● Dataset section
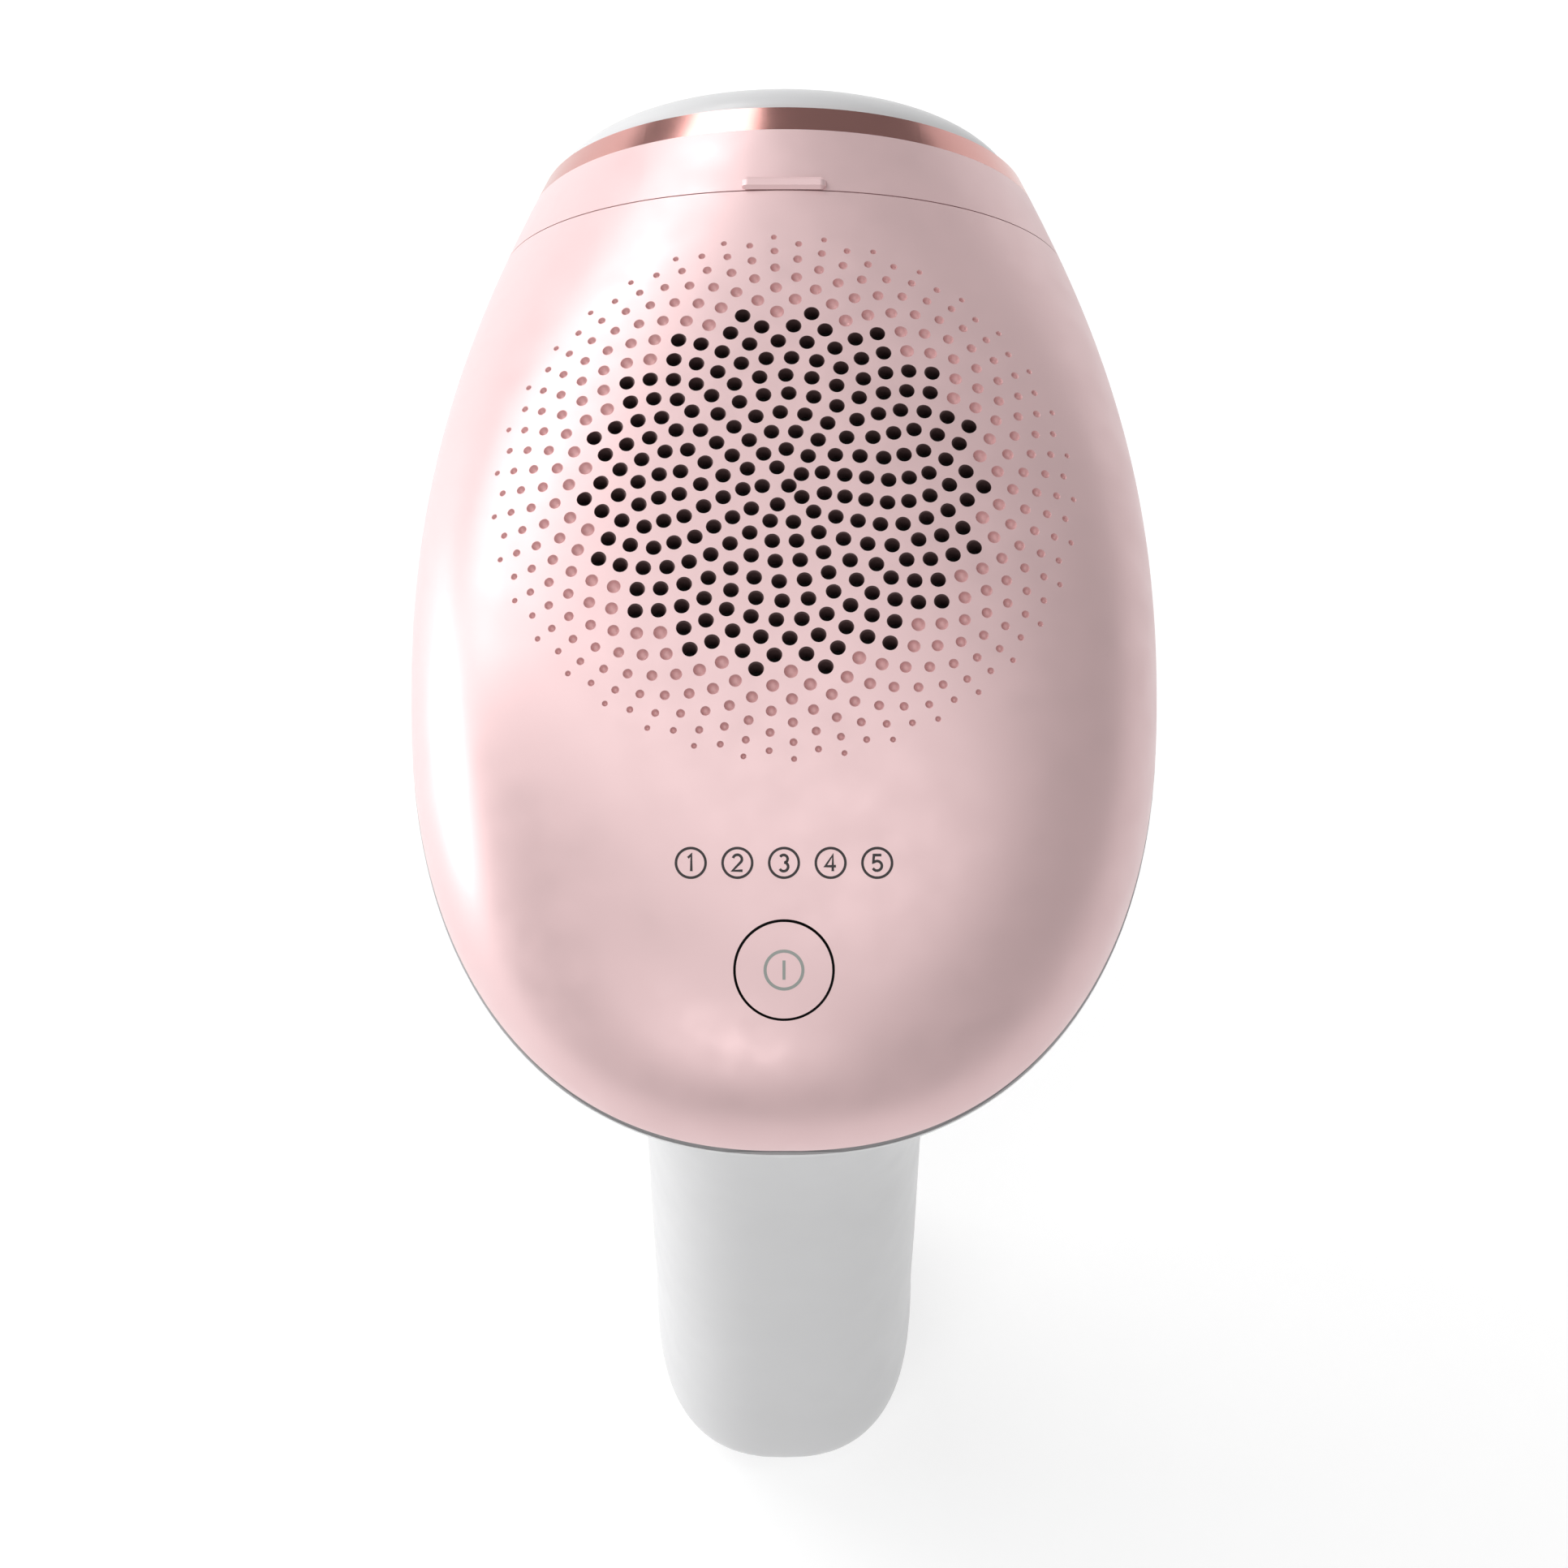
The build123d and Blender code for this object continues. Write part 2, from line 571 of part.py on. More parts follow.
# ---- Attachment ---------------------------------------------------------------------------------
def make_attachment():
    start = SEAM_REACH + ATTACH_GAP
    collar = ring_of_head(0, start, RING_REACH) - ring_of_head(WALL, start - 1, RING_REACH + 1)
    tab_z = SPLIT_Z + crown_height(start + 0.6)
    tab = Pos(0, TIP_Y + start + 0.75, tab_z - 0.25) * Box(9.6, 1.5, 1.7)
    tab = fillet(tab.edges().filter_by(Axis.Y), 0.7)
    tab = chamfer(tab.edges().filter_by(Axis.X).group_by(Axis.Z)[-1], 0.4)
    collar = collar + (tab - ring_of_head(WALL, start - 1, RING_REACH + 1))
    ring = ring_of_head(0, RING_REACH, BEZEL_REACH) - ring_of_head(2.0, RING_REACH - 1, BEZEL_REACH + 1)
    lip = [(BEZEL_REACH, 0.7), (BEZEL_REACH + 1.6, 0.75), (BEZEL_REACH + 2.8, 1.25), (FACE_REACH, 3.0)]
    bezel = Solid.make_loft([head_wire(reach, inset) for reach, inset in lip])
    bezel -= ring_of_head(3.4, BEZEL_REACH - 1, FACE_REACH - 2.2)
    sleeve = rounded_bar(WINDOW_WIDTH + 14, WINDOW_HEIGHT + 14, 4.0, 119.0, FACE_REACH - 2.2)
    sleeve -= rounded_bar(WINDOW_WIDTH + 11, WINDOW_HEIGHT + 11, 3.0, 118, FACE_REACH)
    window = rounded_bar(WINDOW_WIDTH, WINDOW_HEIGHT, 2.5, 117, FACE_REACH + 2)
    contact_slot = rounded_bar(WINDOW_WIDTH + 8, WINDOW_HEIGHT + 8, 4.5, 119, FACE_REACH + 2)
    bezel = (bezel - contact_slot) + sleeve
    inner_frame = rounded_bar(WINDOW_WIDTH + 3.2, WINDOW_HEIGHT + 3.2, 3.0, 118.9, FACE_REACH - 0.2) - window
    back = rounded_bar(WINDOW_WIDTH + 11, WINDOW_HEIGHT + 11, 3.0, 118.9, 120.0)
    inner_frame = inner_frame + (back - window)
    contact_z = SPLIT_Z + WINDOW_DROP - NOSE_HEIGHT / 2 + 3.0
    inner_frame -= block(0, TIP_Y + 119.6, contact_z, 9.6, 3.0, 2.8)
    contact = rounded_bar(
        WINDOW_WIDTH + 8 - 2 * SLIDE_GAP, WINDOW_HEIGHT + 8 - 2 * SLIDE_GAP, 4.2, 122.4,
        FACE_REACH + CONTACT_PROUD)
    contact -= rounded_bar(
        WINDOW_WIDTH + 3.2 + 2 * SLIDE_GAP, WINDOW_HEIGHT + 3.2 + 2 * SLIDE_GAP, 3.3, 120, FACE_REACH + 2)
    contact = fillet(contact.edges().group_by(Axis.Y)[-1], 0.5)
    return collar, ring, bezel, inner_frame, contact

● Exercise
Reproduce every line above without error.

● Output below
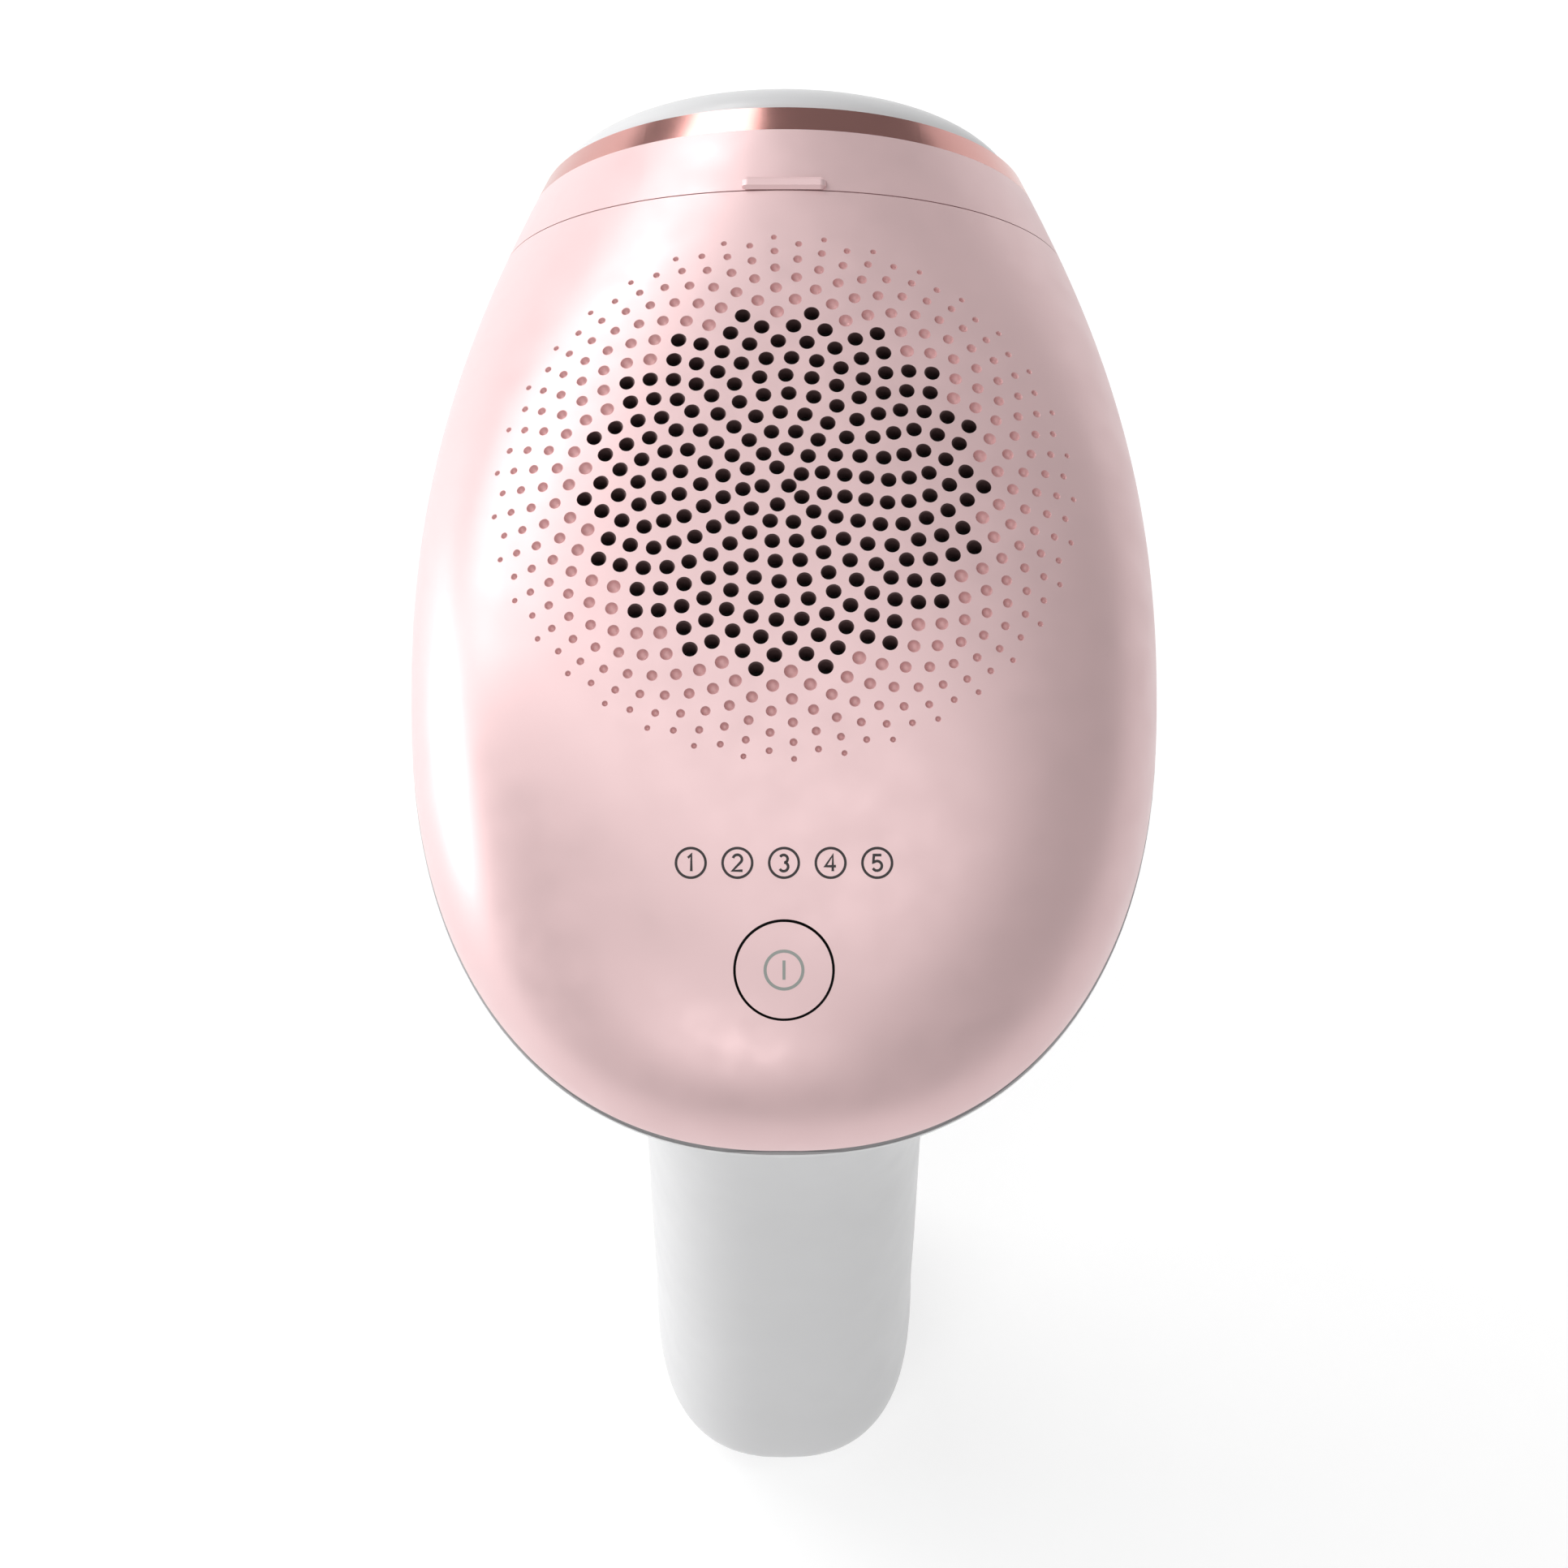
The build123d and Blender code for this object continues. Write part 2, from line 571 of part.py on. More parts follow.
# ---- Attachment ---------------------------------------------------------------------------------
def make_attachment():
    start = SEAM_REACH + ATTACH_GAP
    collar = ring_of_head(0, start, RING_REACH) - ring_of_head(WALL, start - 1, RING_REACH + 1)
    tab_z = SPLIT_Z + crown_height(start + 0.6)
    tab = Pos(0, TIP_Y + start + 0.75, tab_z - 0.25) * Box(9.6, 1.5, 1.7)
    tab = fillet(tab.edges().filter_by(Axis.Y), 0.7)
    tab = chamfer(tab.edges().filter_by(Axis.X).group_by(Axis.Z)[-1], 0.4)
    collar = collar + (tab - ring_of_head(WALL, start - 1, RING_REACH + 1))
    ring = ring_of_head(0, RING_REACH, BEZEL_REACH) - ring_of_head(2.0, RING_REACH - 1, BEZEL_REACH + 1)
    lip = [(BEZEL_REACH, 0.7), (BEZEL_REACH + 1.6, 0.75), (BEZEL_REACH + 2.8, 1.25), (FACE_REACH, 3.0)]
    bezel = Solid.make_loft([head_wire(reach, inset) for reach, inset in lip])
    bezel -= ring_of_head(3.4, BEZEL_REACH - 1, FACE_REACH - 2.2)
    sleeve = rounded_bar(WINDOW_WIDTH + 14, WINDOW_HEIGHT + 14, 4.0, 119.0, FACE_REACH - 2.2)
    sleeve -= rounded_bar(WINDOW_WIDTH + 11, WINDOW_HEIGHT + 11, 3.0, 118, FACE_REACH)
    window = rounded_bar(WINDOW_WIDTH, WINDOW_HEIGHT, 2.5, 117, FACE_REACH + 2)
    contact_slot = rounded_bar(WINDOW_WIDTH + 8, WINDOW_HEIGHT + 8, 4.5, 119, FACE_REACH + 2)
    bezel = (bezel - contact_slot) + sleeve
    inner_frame = rounded_bar(WINDOW_WIDTH + 3.2, WINDOW_HEIGHT + 3.2, 3.0, 118.9, FACE_REACH - 0.2) - window
    back = rounded_bar(WINDOW_WIDTH + 11, WINDOW_HEIGHT + 11, 3.0, 118.9, 120.0)
    inner_frame = inner_frame + (back - window)
    contact_z = SPLIT_Z + WINDOW_DROP - NOSE_HEIGHT / 2 + 3.0
    inner_frame -= block(0, TIP_Y + 119.6, contact_z, 9.6, 3.0, 2.8)
    contact = rounded_bar(
        WINDOW_WIDTH + 8 - 2 * SLIDE_GAP, WINDOW_HEIGHT + 8 - 2 * SLIDE_GAP, 4.2, 122.4,
        FACE_REACH + CONTACT_PROUD)
    contact -= rounded_bar(
        WINDOW_WIDTH + 3.2 + 2 * SLIDE_GAP, WINDOW_HEIGHT + 3.2 + 2 * SLIDE_GAP, 3.3, 120, FACE_REACH + 2)
    contact = fillet(contact.edges().group_by(Axis.Y)[-1], 0.5)
    return collar, ring, bezel, inner_frame, contact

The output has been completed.